Given instruction =>
Restate the entries below word for word, omitting nothing.

[Rows from an object dataset]

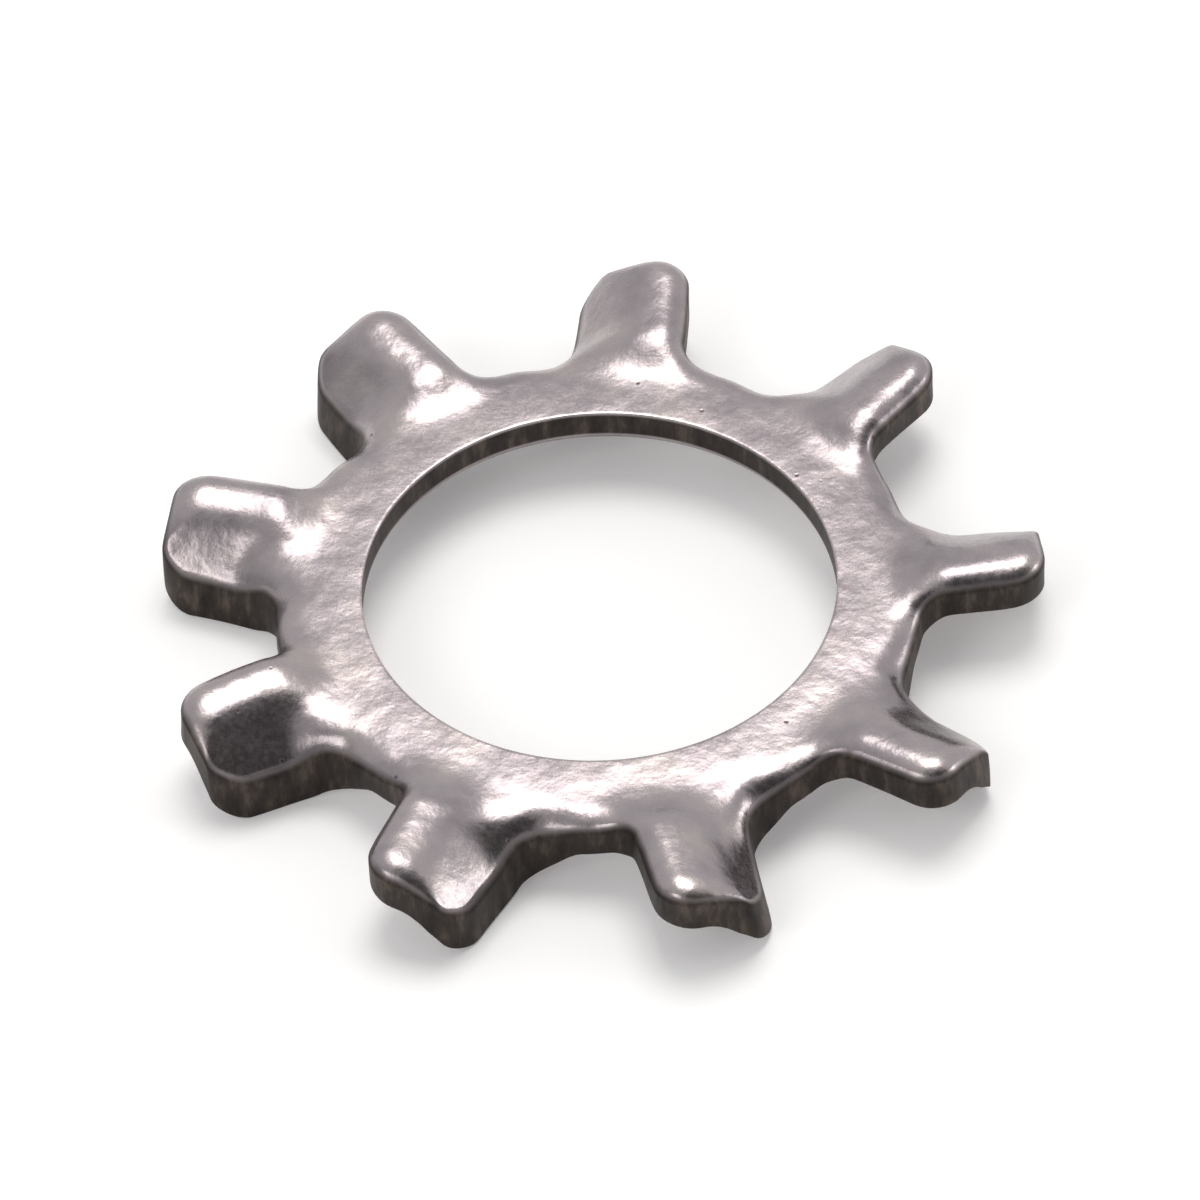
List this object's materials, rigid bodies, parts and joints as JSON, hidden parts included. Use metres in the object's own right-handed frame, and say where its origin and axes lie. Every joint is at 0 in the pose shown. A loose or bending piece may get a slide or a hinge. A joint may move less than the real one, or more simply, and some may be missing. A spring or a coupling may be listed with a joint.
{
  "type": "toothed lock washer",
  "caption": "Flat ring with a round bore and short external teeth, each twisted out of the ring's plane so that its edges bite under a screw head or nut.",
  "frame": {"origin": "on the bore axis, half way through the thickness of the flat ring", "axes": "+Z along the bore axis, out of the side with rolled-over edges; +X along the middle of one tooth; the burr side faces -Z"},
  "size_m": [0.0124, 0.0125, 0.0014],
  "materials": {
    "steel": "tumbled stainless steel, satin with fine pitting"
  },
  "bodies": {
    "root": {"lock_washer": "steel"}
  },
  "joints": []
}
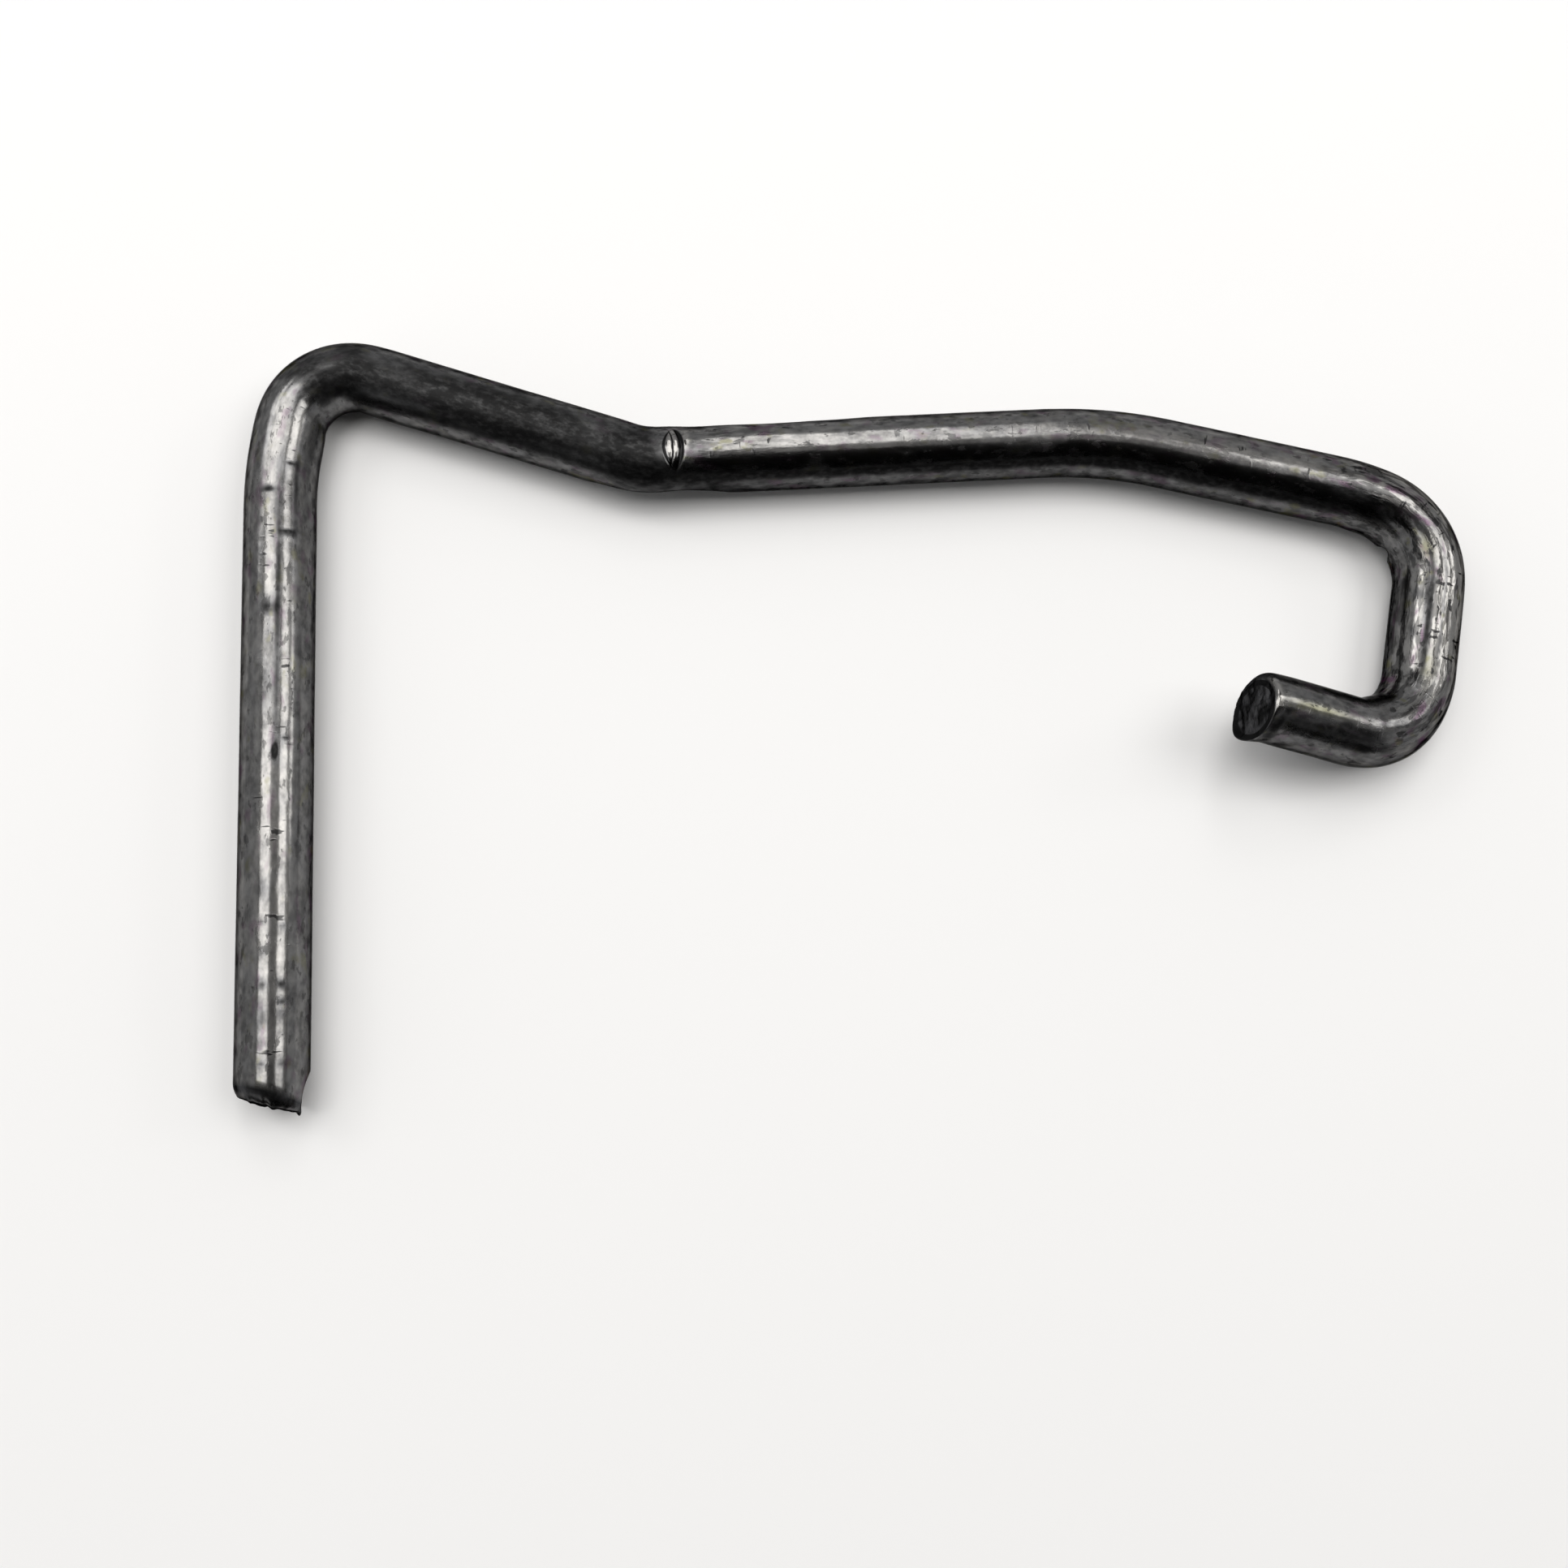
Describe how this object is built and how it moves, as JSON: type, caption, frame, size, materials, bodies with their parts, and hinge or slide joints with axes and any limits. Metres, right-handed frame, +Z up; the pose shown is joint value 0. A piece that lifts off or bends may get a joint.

The answer =>
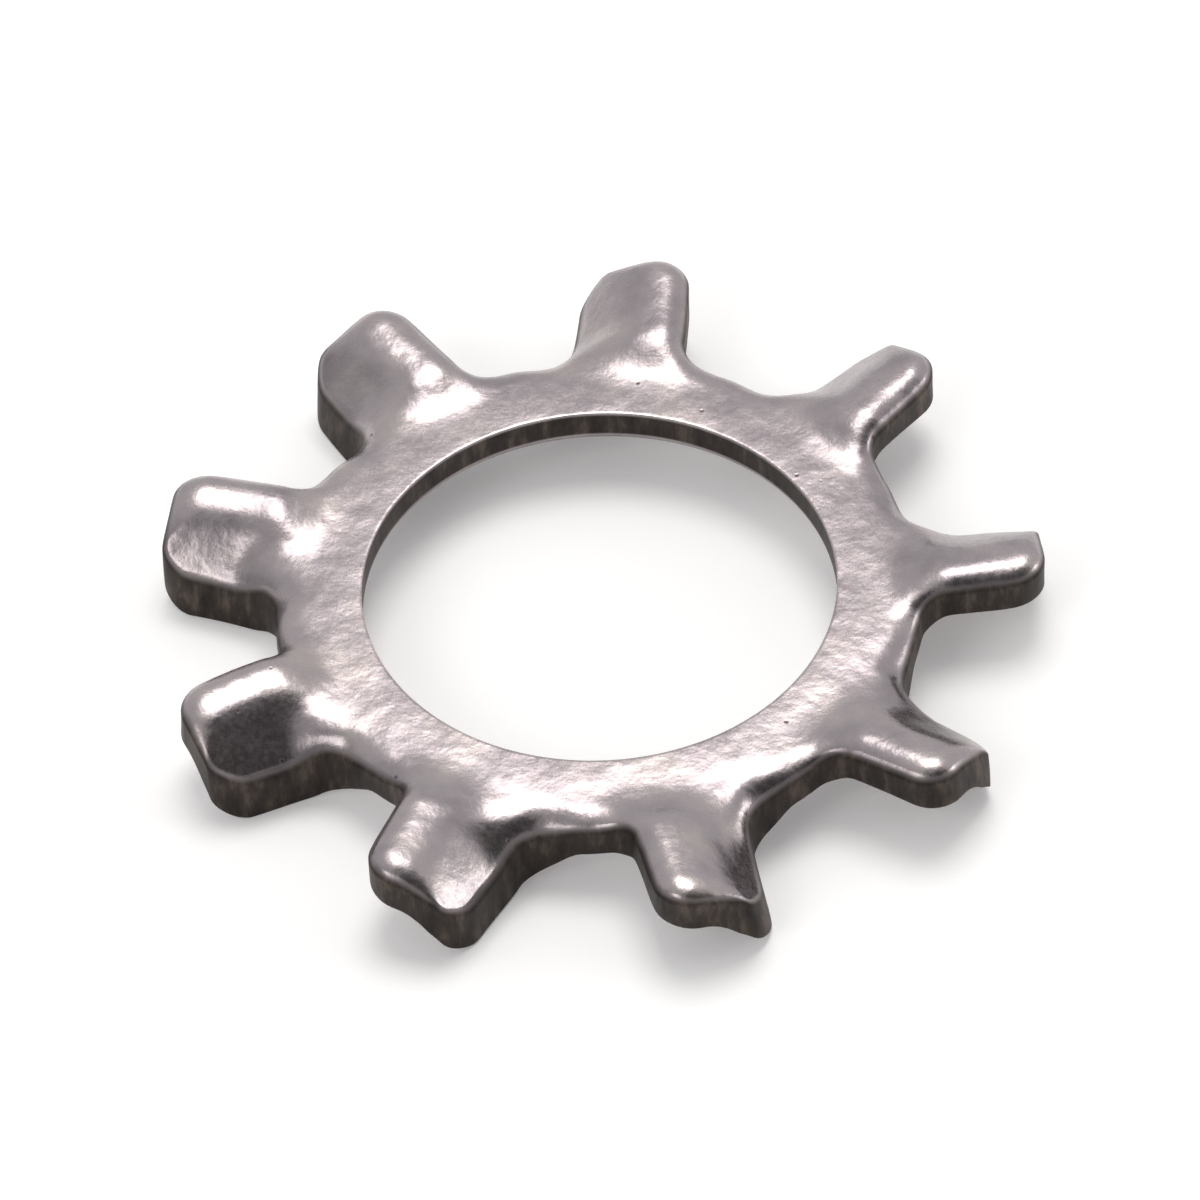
List this object's materials, rigid bodies, parts and joints as JSON, hidden parts included. Use metres in the object's own right-handed frame, and say where its origin and axes lie. Every joint is at 0 in the pose shown. A loose or bending piece may get a slide or a hinge. A joint may move less than the real one, or more simply, and some may be missing. A spring or a coupling may be listed with a joint.
{
  "type": "toothed lock washer",
  "caption": "Flat ring with a round bore and short external teeth, each twisted out of the ring's plane so that its edges bite under a screw head or nut.",
  "frame": {"origin": "on the bore axis, half way through the thickness of the flat ring", "axes": "+Z along the bore axis, out of the side with rolled-over edges; +X along the middle of one tooth; the burr side faces -Z"},
  "size_m": [0.0124, 0.0125, 0.0014],
  "materials": {
    "steel": "tumbled stainless steel, satin with fine pitting"
  },
  "bodies": {
    "root": {"lock_washer": "steel"}
  },
  "joints": []
}
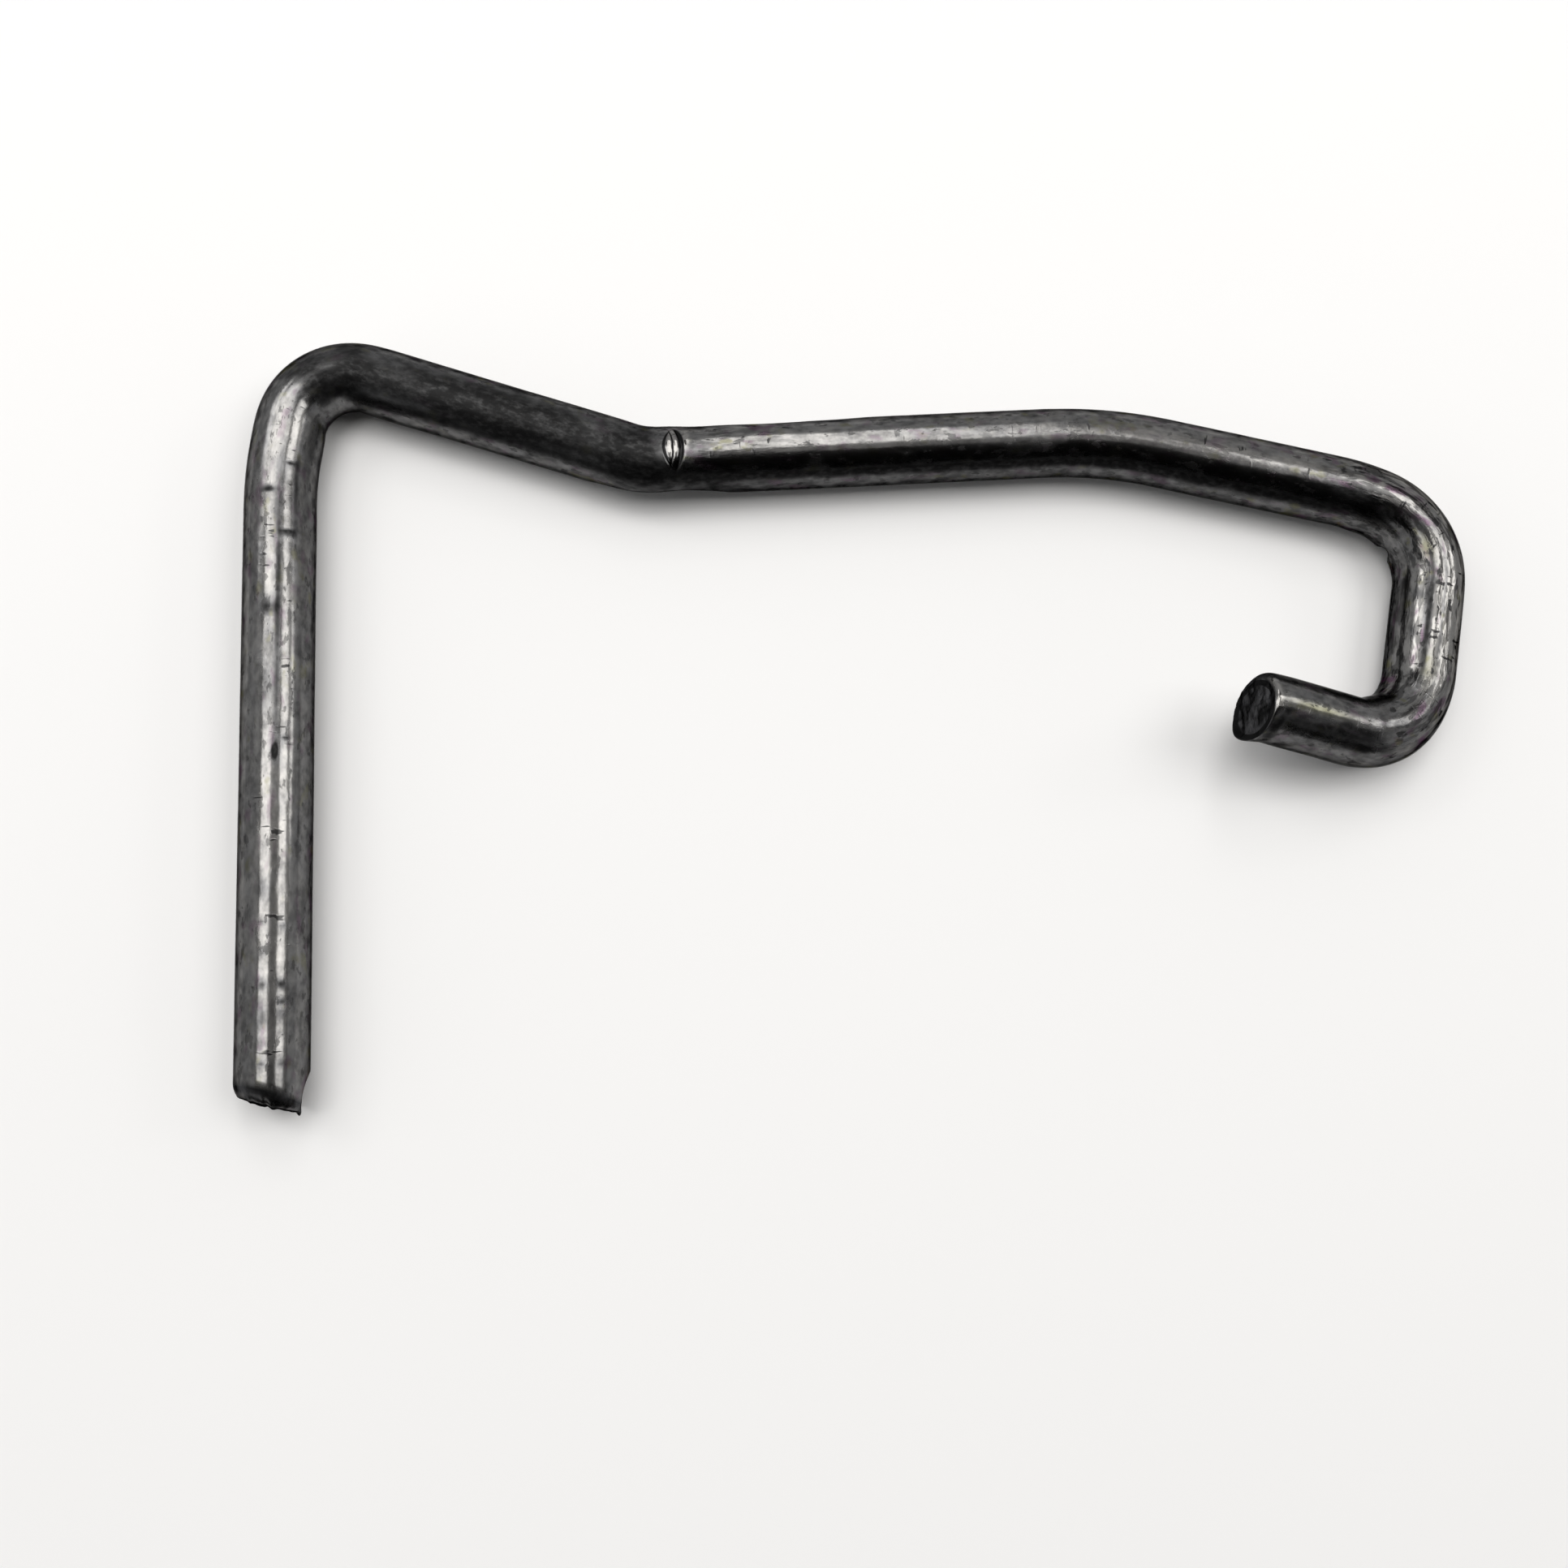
Describe how this object is built and how it moves, as JSON: type, caption, frame, size, materials, bodies with their parts, and hinge or slide joints with axes and any limits. Metres, right-handed frame, +Z up; the pose shown is joint value 0. A piece that lifts off or bends may get a joint.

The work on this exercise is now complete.